While not surprising, the official call on Aug. 15 was somewhat unnerving, coming at the same time medical authorities started to refer to the long-feared COVID-19 fourth wave as something that is already happening. Again, there was no real surprise. The rising numbers tell their own story.
Even more unnerving is the fact a lot of people have stopped wondering if their kids would ever go back to in-person schooling and are scrambling to find decent shoes that fit the teenager who has gone barefoot or worn ratty old sneakers for months. School is going back. Reading and writing and ‘rithmetic. Backpacks and iPads and brand-name everything. And possibly vaccination passports, but that is a debate for another day.
Many businesses have been contacting employees about returning to the workplace, raising the question of daycare availability. The folks who have enjoyed telecommuting from the cottage for over a year, and started making plans for this to become a permanent state of affairs, are discovering with horror they are expected back at their big city offices.
Calling a federal election right now does seem odd timing. In some ways, though, the timing is perfect. The Trudeau Liberals have managed to hold onto their minority government for almost two years, throughout the worst of the pandemic. As the shift to some form of normality seems to be happening despite the fourth wave, this seems to be the time to seek a much more stable majority for the difficult work ahead, rather than continue with a government whose continued existence depends on other parties.
A minority government can work, and work well, if there is the will among all parties to keep it going. The periodic rumblings from opposition parties indicate the will to make this government work is quickly eroding.
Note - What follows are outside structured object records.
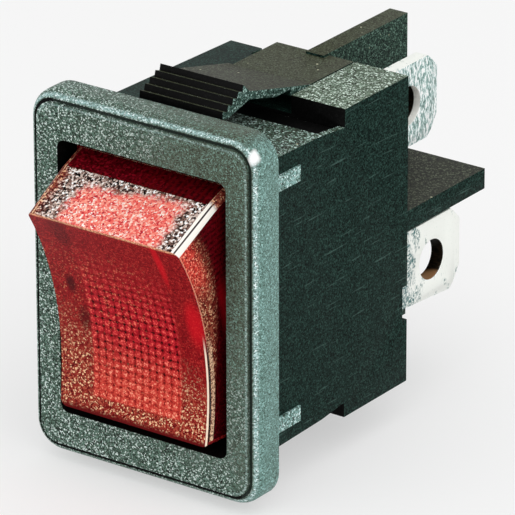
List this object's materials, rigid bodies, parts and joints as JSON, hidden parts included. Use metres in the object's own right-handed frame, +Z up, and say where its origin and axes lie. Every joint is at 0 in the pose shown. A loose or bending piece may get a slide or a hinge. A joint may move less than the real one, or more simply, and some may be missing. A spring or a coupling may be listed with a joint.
{
  "type": "panel rocker switch",
  "caption": "Snap-in panel rocker switch with a lit red rocker in a black frame, inner see-saw contact and tab terminals with walls between them.",
  "frame": {"origin": "centre of the front frame's rear face, the plane that seats on the panel", "axes": "+X to the right seen from the front, +Y back through the panel towards the terminals, +Z up"},
  "size_m": [0.015, 0.0267, 0.0222],
  "materials": {
    "black_nylon": "fine spark-eroded texture",
    "red_lens": "translucent red, textured face",
    "pale_filter": "translucent, waffle pattern",
    "white_nylon": "moulded, satin",
    "lamp_glass": "clear",
    "nickel": "drawn wire",
    "resistor_body": "lacquered",
    "tinned_wire": "tinned",
    "spring_steel": "drawn wire",
    "bronze_strip": "rolled strip",
    "silver": "satin",
    "tinned_brass": "stamped and tin plated"
  },
  "bodies": {
    "frame": {"housing": "black_nylon", "fixed_contact": "silver", "load_terminal": "tinned_brass", "common_terminal": "tinned_brass", "lamp_terminal": "tinned_brass", "supply_spring": "spring_steel", "return_spring": "spring_steel"},
    "rocker_unit": {"rocker": "red_lens", "diffuser": "pale_filter", "lamp_holder": "white_nylon", "lamp_bulb": "lamp_glass", "lamp_electrodes": "nickel", "resistor": "resistor_body", "supply_lead": "tinned_wire", "bridge_lead": "tinned_wire", "return_lead": "tinned_wire", "plunger_spring": "spring_steel"},
    "plunger_unit": {"plunger": "white_nylon"},
    "seesaw_unit": {"seesaw": "bronze_strip", "moving_contact": "silver"}
  },
  "joints": [
    {"name": "rocker_tilt", "type": "hinge", "parent": "frame", "child": "rocker_unit", "pos_m": [0, 0.00041, 0], "axis": [1, 0, 0], "range_deg": [-24.8, 0], "deforming": ["supply_spring", "return_spring"]},
    {"name": "seesaw_tilt", "type": "hinge", "parent": "frame", "child": "seesaw_unit", "pos_m": [0.0032, 0.00774, 0], "axis": [1, 0, 0], "range_deg": [0, 12]},
    {"name": "plunger_slide", "type": "slide", "parent": "rocker_unit", "child": "plunger_unit", "axis": [0, -0.9767, -0.2147], "range_m": [0, 0.0004], "stiffness_N_per_m": 800, "deforming": ["plunger_spring"]}
  ],
  "couplings": [
    {"joint": "seesaw_tilt", "follows": "rocker_tilt", "ratio": -0.48387}
  ]
}
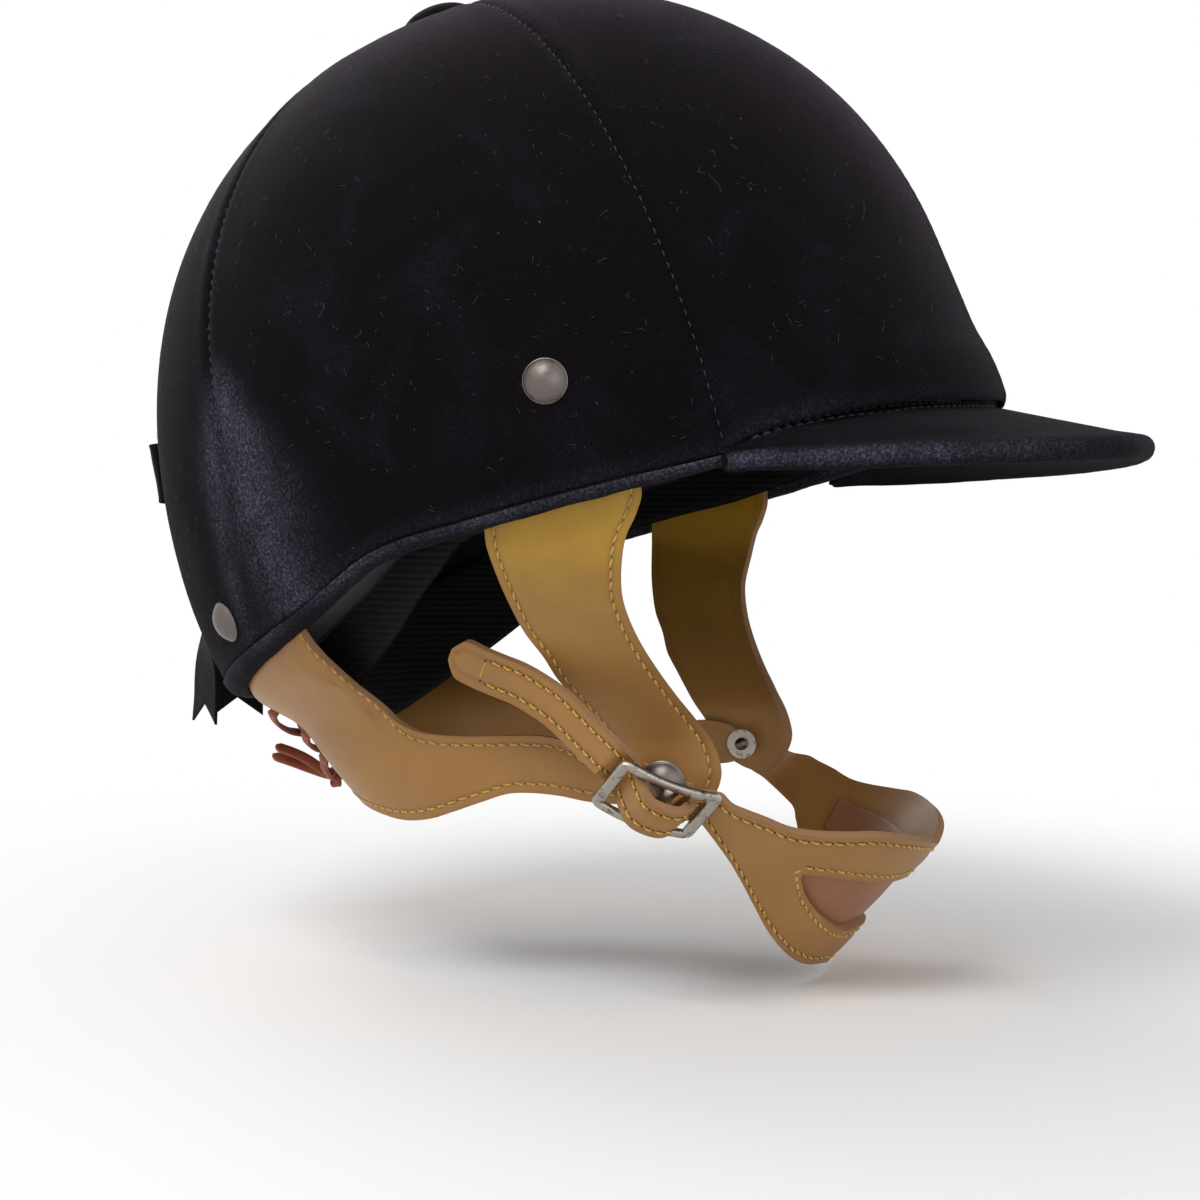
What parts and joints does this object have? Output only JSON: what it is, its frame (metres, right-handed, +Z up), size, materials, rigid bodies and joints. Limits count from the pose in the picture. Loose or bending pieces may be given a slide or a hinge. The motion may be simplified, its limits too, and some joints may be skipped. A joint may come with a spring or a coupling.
{
  "type": "riding helmet",
  "caption": "Velvet-covered riding helmet with a stiff peak, leather harness, chin strap with a cup and slide buckle, nape lacing and a ribbon bow.",
  "frame": {"origin": "middle of the head cavity, at the height of the crown's girth", "axes": "front of the helmet towards -Y, wearer's right towards -X, +Z up, as worn"},
  "size_m": [0.2192, 0.3182, 0.3028],
  "materials": {
    "velvet": "matte",
    "shell": "satin",
    "foam": "matte",
    "lining": "matte",
    "headband": "matte",
    "board": "matte",
    "leather": "satin",
    "cup": "satin",
    "lace": "satin",
    "nickel": "satin",
    "ribbon": "satin"
  },
  "bodies": {
    "helmet": {"cover_gores": "velvet", "shell": "shell", "liner": "foam", "crown_lining": "lining", "headband": "headband", "hem_binding": "velvet", "peak_core": "board", "peak_cover": "velvet", "front_pad": "foam", "button": "velvet", "button_shank": "nickel", "shell_rivets": "nickel", "rivet_washers": "nickel", "side_strap_right": "leather", "side_strap_left": "leather", "nape_strap_right": "leather", "nape_strap_left": "leather", "jaw_rivet_right": "nickel", "jaw_rivet_left": "nickel", "jaw_washers": "nickel", "nape_lace": "lace", "lace_knot": "lace", "lace_end_upper": "lace", "lace_end_lower": "lace", "bow_knot": "ribbon", "bow_loop_right": "ribbon", "bow_loop_left": "ribbon", "bow_tail_right": "ribbon", "bow_tail_left": "ribbon"},
    "chin": {"chin_strap": "leather", "chin_cup": "cup", "buckle_loop": "leather"},
    "buckle": {"buckle_frame": "nickel", "buckle_bar": "nickel"}
  },
  "joints": [
    {"name": "chin_swing", "type": "hinge", "parent": "helmet", "child": "chin", "pos_m": [0, -0.047, -0.1113], "axis": [-1, 0, 0], "range_deg": [-5, 30]},
    {"name": "buckle_tilt", "type": "hinge", "parent": "chin", "child": "buckle", "pos_m": [-0.07595, -0.04853, -0.1157], "axis": [-0.5101, -0.5828, 0.6326], "range_deg": [-3, 3]}
  ]
}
No one doubts for a moment that a federal election can take place safely, despite COVID. What can and should be questioned is whether voters will have sufficient opportunities to explore the issues and make an informed decision.
A snap election might tend to push people toward making a snap decision, or not voting at all – understandable, with all the other pressures we are facing.
Canadians have been spoiled by decades of good government, no matter what party is in power. There may be errors in judgment, and decisions and policies with which we disagree, but we have not suffered through a truly bad government. In recent years there has been a problem getting people to buy into elections and cast their ballots.
It is up to each person who is eligible to vote to ensure that does not happen with the coming federal election.
The short time for the official campaign, and the pandemic, will make it difficult for candidates to go knocking on doors and participate in public events. There will be fewer opportunities to find out what each stands for, and even fewer chances to keep candidates informed about what we, the voters, consider to be key issues.
The temptation will be to let the “back-room boys” decide what the issues are and vote accordingly – or not bother voting. We cannot let that happen.
An election campaign is one of the few times our voices are heard by those we choose to make the decisions. Our country is facing major challenges – recovery from a worldwide pandemic, the ravages of global climate change, political instability in many parts of the world that could erupt into war, and much more. We have to make sure the right people are in place in Ottawa to make wise decisions.
While some of us may be thinking with weird fondness back to life in a lockdown, when our most difficult decision was whether to get dressed in real clothes or spend the day in pyjamas, we cannot turn back the clock. We have serious decisions to make, and a responsibility to ensure they are good ones.